Government plans for 200 digital managers

Government may appoint 200 digital managers to work across Whitehall departments as part of its transition to transactional digital services

Government may appoint 200 digital managers to work across Whitehall departments, as part of its transition to transactional digital services, Computer Weekly has learned.

According to a presentation by Government Digital Service (GDS) entitled: Cross Government Digital Strategy: The Direction of Travel, Whitehall is to appoint a “digital 200” cohort to embed digital delivery across government. Most of the digital team is expected to come internally from government.

The slide said government will create: "a cohort of about 200 digital managers across the whole of government, embedding digital delivery into our DNA."

The news comes as government prepares to switch off its main information services site Directgov to be replaced by Gov.uk, intended to become the single domain through which the public digitally interact with government.

The cohort will comprise digital service managers and digital platform managers to oversee the pan-government move to digital services. 

However, GDS has said no plans for the digital managers and their teams have been signed off. It also said no number has yet been decided, with the plans intended to "build significant digital capability in Whitehall."

According to the document the digital service managers will redesign services, deliver agile working and support assisted digital. 

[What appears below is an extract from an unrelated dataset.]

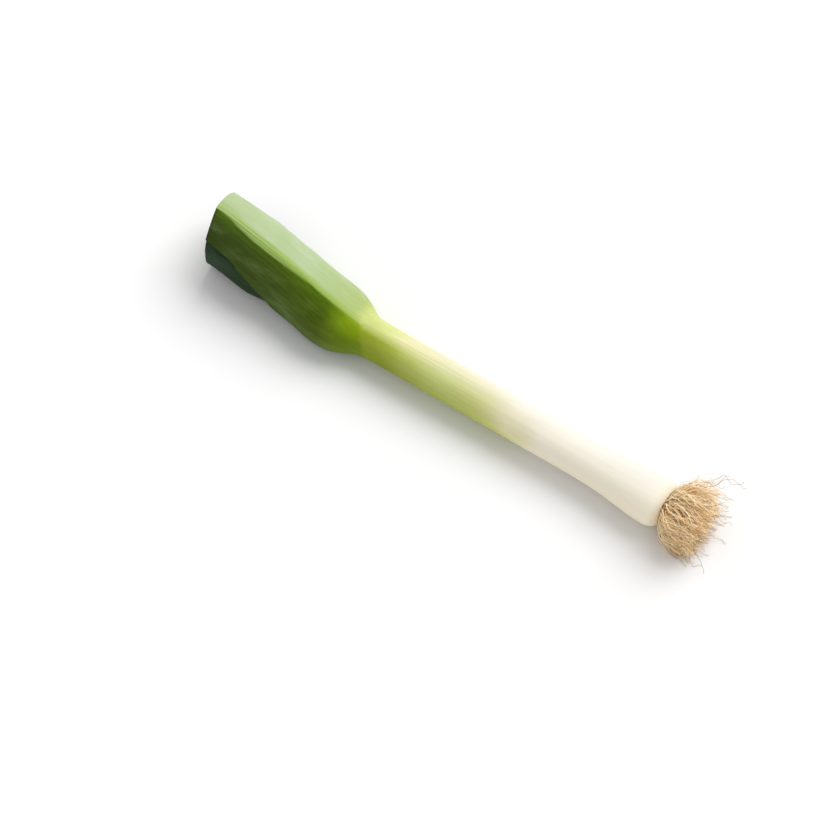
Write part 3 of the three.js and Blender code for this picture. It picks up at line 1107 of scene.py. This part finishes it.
@dataclass
class Stalk:
    """The white shaft of rolled sheaths, with its bulb and the heart inside the leaf fan."""

    form: PlantForm
    sides: int = 180
    lip_rings: int = 6
    outer_rings: int = 290
    heart_rings: int = 60
    lip_depth: float = 3.2
    lip_reach: float = 0.9
    lip_roundness: float = 0.8
    rim_wave: float = 0.45
    rim_waves: Sequence[Triple] = ((1, 3, 0.7), (0.6, 7, 2.0))
    rim_fade: float = 2.5
    sink: float = 0.12
    sink_length: float = 3
    crowded_share: float = 0.08
    crowding: float = 1.6
    heart_start: float = 1
    tip_depth: float = 3
    tip_length: float = 10
    join_margin: float = 0.1
    skin_finish: OuterSkin = OuterSkin("sheath skin")
    heart_finish: BladeFinish = BladeFinish(
        name="heart",
        dark=(0.46, 0.53, 0.16),
        light=(0.62, 0.66, 0.30),
        bloom=(0.66, 0.70, 0.40),
        keel=(0.66, 0.70, 0.36),
        young=(0.66, 0.70, 0.36),
    )

    @property
    def skin_end(self) -> float:
        """Where the outer skin stops, just inside the outermost blade."""
        return self.form.collar + self.sink_length / 2

    def lay_out(self, angle: np.ndarray, row: np.ndarray) -> tuple[np.ndarray, np.ndarray, np.ndarray]:
        """Spreads the sheet's rows over the lip at the base end, the outer skin and the heart.

        Args:
            angle: Each vertex's angle round the shaft.
            row: The number of its row.

        Returns:
            For each vertex its u, its depth inside the outline, and how far it lies in the lip, from 0 to 1.
        """
        form = self.form
        lip = np.clip(1 - row / self.lip_rings, 0, 1)
        outer = np.clip((row - self.lip_rings) / self.outer_rings, 0, 1)
        inner = np.clip((row - self.lip_rings - self.outer_rings) / self.heart_rings, 0, 1)
        in_heart = inner > 0
        crowded = (outer / self.crowded_share) ** self.crowding * self.crowded_share
        outer_u = self.skin_end * np.where(outer < self.crowded_share, crowded, outer)
        heart_base = form.collar + self.heart_start
        heart_u = heart_base + (form.heart_tip - heart_base) * inner
        waves = sum(height * np.sin(turns * angle + phase) for height, turns, phase in self.rim_waves)
        rim = self.rim_wave * np.abs(waves) / sum(height for height, _, _ in self.rim_waves)
        u = np.where(in_heart, heart_u, outer_u + rim * np.exp(-outer_u / self.rim_fade))
        closing = self.tip_depth * ease(heart_u, form.heart_tip - self.tip_length, form.heart_tip)
        sinking = self.sink * ease(outer_u, self.skin_end - self.sink_length, self.skin_end)
        rounding = self.lip_depth * lip**self.lip_roundness
        return u, np.where(in_heart, form.heart_depth(heart_u) + closing, sinking + rounding), lip

    def close(self, piece: bpy.types.Object) -> None:
        """Joins the rolled sheet's long sides and caps its two ends.

        Args:
            piece: The sheet.
        """
        with editing(piece):
            bpy.ops.mesh.remove_doubles(threshold=WELD_DISTANCE)
            bpy.ops.mesh.select_all(action="DESELECT")
            bpy.ops.mesh.select_mode(type="EDGE")
            bpy.ops.mesh.select_non_manifold(extend=False)
            bpy.ops.mesh.edge_face_add()
            bpy.ops.mesh.select_all(action="SELECT")
            bpy.ops.mesh.normals_make_consistent(inside=False)

    def build(self) -> bpy.types.Object:
        """Rolls a sheet into the shaft, closes its ends and shades it.

        Returns:
            The piece.
        """
        form = self.form
        rings = self.lip_rings + self.outer_rings + self.heart_rings
        piece, place = rolled_sheet("stalk", self.sides, rings)
        angle = (place[:, 0] * 2 - 1) * math.pi
        u, depth, lip = self.lay_out(angle, np.rint(place[:, 1] * rings))
        points = form.points(u, depth, angle)
        points[:, 0] -= self.lip_reach * MM * lip**2
        set_points(piece, points)
        set_grain(piece, np.stack([angle * form.shaft_radius * MM, u * MM], axis=1))
        self.close(piece)
        piece.data.materials.append(self.skin_finish.build(form))
        piece.data.materials.append(self.heart_finish.build())
        join = form.base_x - (self.skin_end + self.join_margin) * MM
        inside = vectors(piece.data.polygons, "center")[:, 0] < join
        piece.data.polygons.foreach_set("material_index", inside.astype(np.int32))
        finish_piece(piece, "shaft")
        return piece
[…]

“They’ll live in departments and ALBs [arms length bodies] and will focus on specific services for specific users: with GDS involvement in recruitment,” said the document addressing government CIOs.

The digital platform managers will be based in the Cabinet Office and provide platforms for the whole of government to run the services on.

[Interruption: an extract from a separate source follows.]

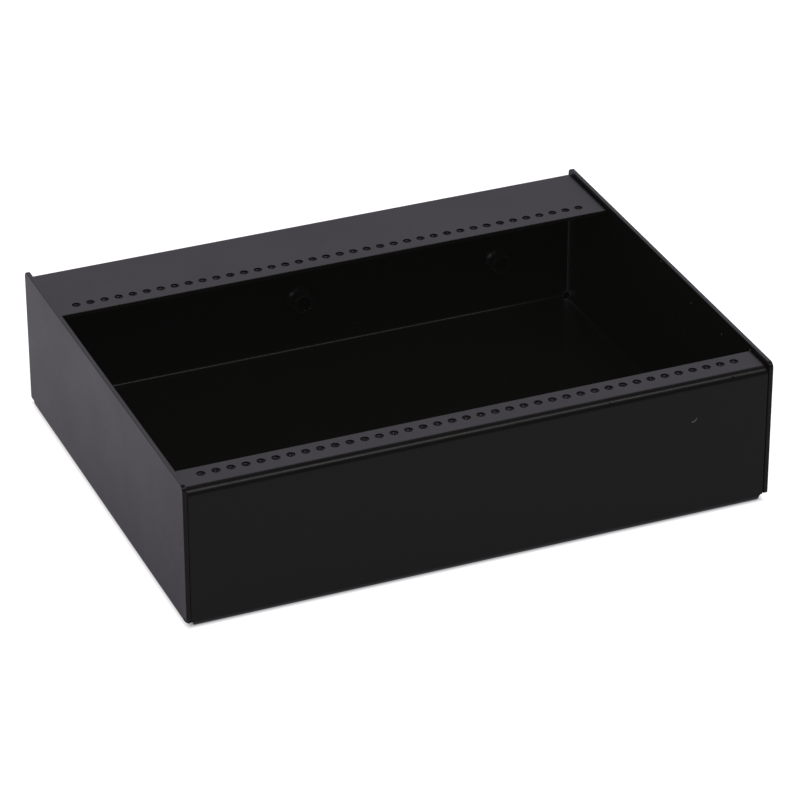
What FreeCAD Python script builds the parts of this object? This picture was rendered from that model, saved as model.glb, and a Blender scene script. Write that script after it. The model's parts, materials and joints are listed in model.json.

According to the document, IT legacy systems will be managed by CIOs, who will connect legacy systems to platforms, keeping them going if appropriate, cancelling where possible and managing their dissolution. 

The infrastructure will eventually become commoditised through a move to cloud migration, said the presentation.

It cited BA, Lloyds and the BBC as organisations from which government could learn, as all have inserted platforms across the top of siloed IT systems to enable their digital service delivery.

“We must get rid of the silos, but we can’t wait for them to go, we need a solution for the next 10 years,” said the document.

“But the civil service needs to embrace digital well beyond this transactional/service core,” added the document.

Speaking to Computer Weekly earlier this year on the beta launch of Gov.uk, GDS head Mike Bracken said moving to digital transactional services would be a huge task.

“The delivery of many of those transactions is tied in to a big system integrator model. And there's all the offline stuff too, such as the supply chain management," said Bracken. 

"With HM Revenue & Customs, for example, it is not just about the electronic submission of tax returns, but hundreds of third-party application vendors submitting transactions on behalf of other people.”